En la tradición católica la historia no es muy diferente. Según el Génesis, primer libro del Antiguo Testamento, en el penúltimo día de la Creación, después de haber diseñado al hombre con barro, Dios le dio vida mediante un soplo. De la costilla de ese ser creó a la mujer y les asignó el Paraíso para que ahí vivieran eternamente en una infinita felicidad. Como condición, solo les ordenó que no comieran del fruto del Árbol de la Vida.
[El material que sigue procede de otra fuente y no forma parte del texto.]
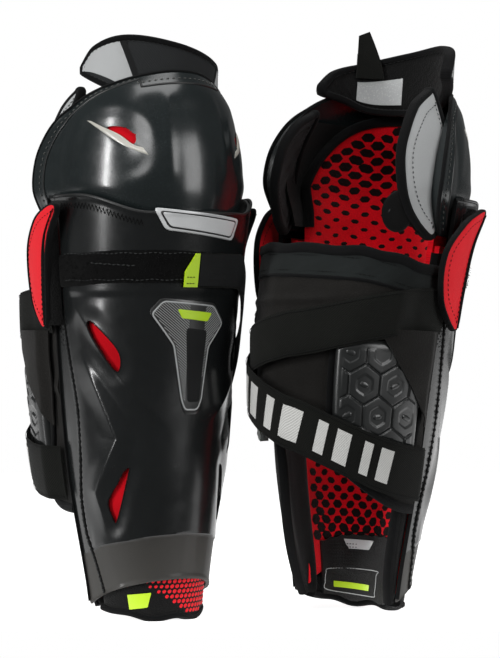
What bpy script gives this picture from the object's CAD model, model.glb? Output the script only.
"""Ice hockey shin guards: detailed shells, padded pieces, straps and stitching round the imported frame."""

import math

import bmesh
import bpy
import numpy as np
from mathutils import Matrix, Vector
from mathutils.kdtree import KDTree


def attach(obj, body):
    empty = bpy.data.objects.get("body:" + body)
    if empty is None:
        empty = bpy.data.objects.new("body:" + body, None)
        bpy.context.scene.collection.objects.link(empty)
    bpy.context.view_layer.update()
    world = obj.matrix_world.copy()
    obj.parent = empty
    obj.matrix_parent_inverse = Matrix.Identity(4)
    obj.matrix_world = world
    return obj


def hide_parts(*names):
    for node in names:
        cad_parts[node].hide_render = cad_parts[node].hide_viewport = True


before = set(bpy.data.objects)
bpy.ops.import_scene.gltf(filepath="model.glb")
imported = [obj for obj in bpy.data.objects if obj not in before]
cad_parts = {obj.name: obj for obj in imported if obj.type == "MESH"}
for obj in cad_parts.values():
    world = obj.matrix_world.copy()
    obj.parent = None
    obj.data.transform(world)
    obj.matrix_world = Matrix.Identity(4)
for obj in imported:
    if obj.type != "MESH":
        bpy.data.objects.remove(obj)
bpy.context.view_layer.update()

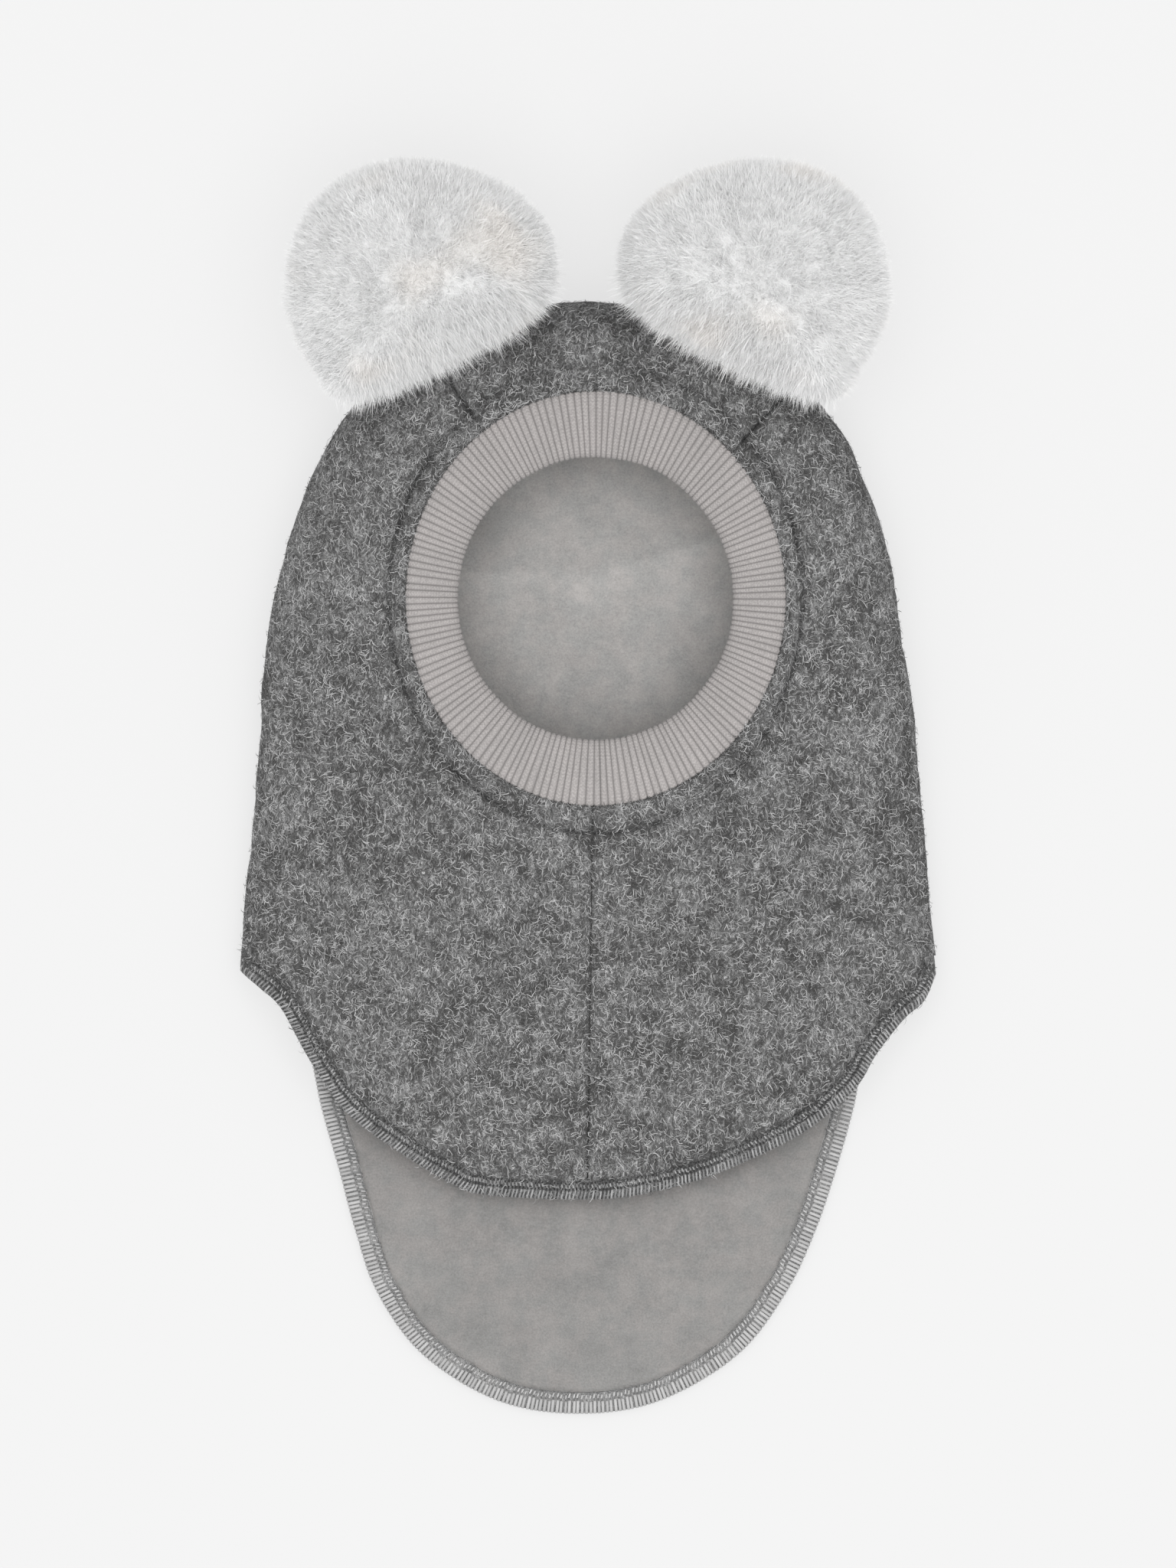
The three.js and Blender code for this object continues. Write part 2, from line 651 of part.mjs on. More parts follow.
function pompomBall(x, y, inwards) {
  const numbers = [x, y, 0];
  const faces = [];
  const [count, rows] = [pompomReach.length, 12];
  for (let k = 1; k < rows; k += 1) {
    const rise = Math.PI * (k / rows - 0.5);
    for (const { angle, reach } of pompomReach) {
      const turn = (angle * Math.PI) / 180;
      const wide = reach * Math.cos(rise);
      numbers.push(x + inwards * wide * Math.cos(turn), y + wide * Math.sin(turn), pompomHalf * (1 + Math.sin(rise)));
    }
  }
  numbers.push(x, y, 2 * pompomHalf);
  const face = (a, b, c) => faces.push(...(inwards > 0 ? [a, b, c] : [b, a, c]));
  const last = numbers.length / 3 - 1;
  for (let i = 0; i < count; i += 1) {
    const j = (i + 1) % count;
    face(0, 1 + j, 1 + i);
    for (let k = 0; k + 2 < rows; k += 1) {
      const [a, b] = [1 + k * count + i, 1 + k * count + j];
      face(a, b, b + count);
      face(a, b + count, a + count);
    }
    face(last - count + i, last - count + j, last);
  }
  return meshGeometry(numbers, faces);
}

const bite = toSolid(crownBite());
for (const { name, x, y, inwards } of pompoms) {
  addPiece(name, fromSolid(toSolid(pompomBall(x, y, inwards)).subtract(bite)), pompomWhite, 0.95);
}

export default hat;
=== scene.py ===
import json
import math

import bpy
import numpy as np
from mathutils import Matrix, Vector, noise
from mathutils.kdtree import KDTree

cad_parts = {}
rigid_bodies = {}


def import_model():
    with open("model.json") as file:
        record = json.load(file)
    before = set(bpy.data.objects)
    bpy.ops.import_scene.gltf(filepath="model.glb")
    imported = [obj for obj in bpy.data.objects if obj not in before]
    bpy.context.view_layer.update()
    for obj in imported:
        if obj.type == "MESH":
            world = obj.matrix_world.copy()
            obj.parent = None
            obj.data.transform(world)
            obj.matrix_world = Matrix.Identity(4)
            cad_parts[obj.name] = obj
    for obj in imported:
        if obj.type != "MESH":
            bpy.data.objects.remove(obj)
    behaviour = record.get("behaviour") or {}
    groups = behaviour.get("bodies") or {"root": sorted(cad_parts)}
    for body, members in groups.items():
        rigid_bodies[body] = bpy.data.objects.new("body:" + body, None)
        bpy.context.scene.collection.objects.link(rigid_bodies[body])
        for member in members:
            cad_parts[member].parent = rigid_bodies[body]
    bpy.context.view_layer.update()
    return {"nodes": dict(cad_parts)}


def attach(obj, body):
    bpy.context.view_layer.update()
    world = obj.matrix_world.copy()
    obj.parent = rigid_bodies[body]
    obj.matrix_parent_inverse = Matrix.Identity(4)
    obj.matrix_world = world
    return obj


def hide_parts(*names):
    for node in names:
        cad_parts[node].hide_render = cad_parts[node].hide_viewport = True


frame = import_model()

# Lengths are worked out in millimetres and turned to metres when a mesh is made.
mm = 0.001
degree = math.pi / 180

# ---- the lying hat's shape, as its panels were cut
face = {"x": 2.5, "y": 64.0}
band = {"wide": 64.5, "tall": 70.3}
hole = {"wide": 46.4, "tall": 47.7}
groove = {"wide": 70.5, "tall": 80.0}
cloth = {"wool": 2.2, "lining": 1.4, "seamGap": 0.3, "hemGap": 0.1, "hemWidth": 6.2,
         "hemBehind": 7.0, "hemThickness": 4.0, "bandGap": 0.12}
seams = {"rightCrown": 47.0, "leftCrown": 124.0, "front": 269.2}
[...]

El maligno hizo su aparición en forma de serpiente y sembró en la mujer ciertos sentimientos negativos, como la avaricia, la duda, la desobediencia y, por supuesto, la curiosidad, que fue el que la llevó finalmente a comer y a ofrecer a Adán del fruto prohibido, lo que causaría su destierro del Paraíso y fuera el origen de todos los males que aquejan a la humanidad.

Con estos antecedentes se queda corto el dicho popular que dice que “la curiosidad mató al gato”. No solamente asesinó al felino, sino que es la causa de todas las desgracias que padecemos.

Ahora bien, no toda la curiosidad es mala. Todos los seres humanos poseemos una alta dosis de ella en nuestro ADN y cuando está bien dirigida, puede traer también cosas buenas a nuestras vidas. Sin curiosidad un bebé no aprendería a caminar, un emprendedor no encontraría el éxito, Armstrong no hubiera pisado la luna, Edison no hubiera inventado el foco, Colón no hubiera descubierto América, Fleming la penicilina o Darwin su teoría de la selección natural.

La curiosidad es una de las pasiones propias del ser humano que debe ser contenida, administrada y dominada por cada uno. La línea es delgada pero no difusa: una curiosidad bien dirigida puede hacernos crecer como persona; una curiosidad mal enfocada, puede destruir nuestro entorno familiar y laboral.

Si la Medusa nos persigue, retomando la mitología griega, domemos la curiosidad morbosa y no la miremos a los ojos; pero, por otro lado, alimentemos la curiosidad constructiva que nos ayudará a escapar de ella.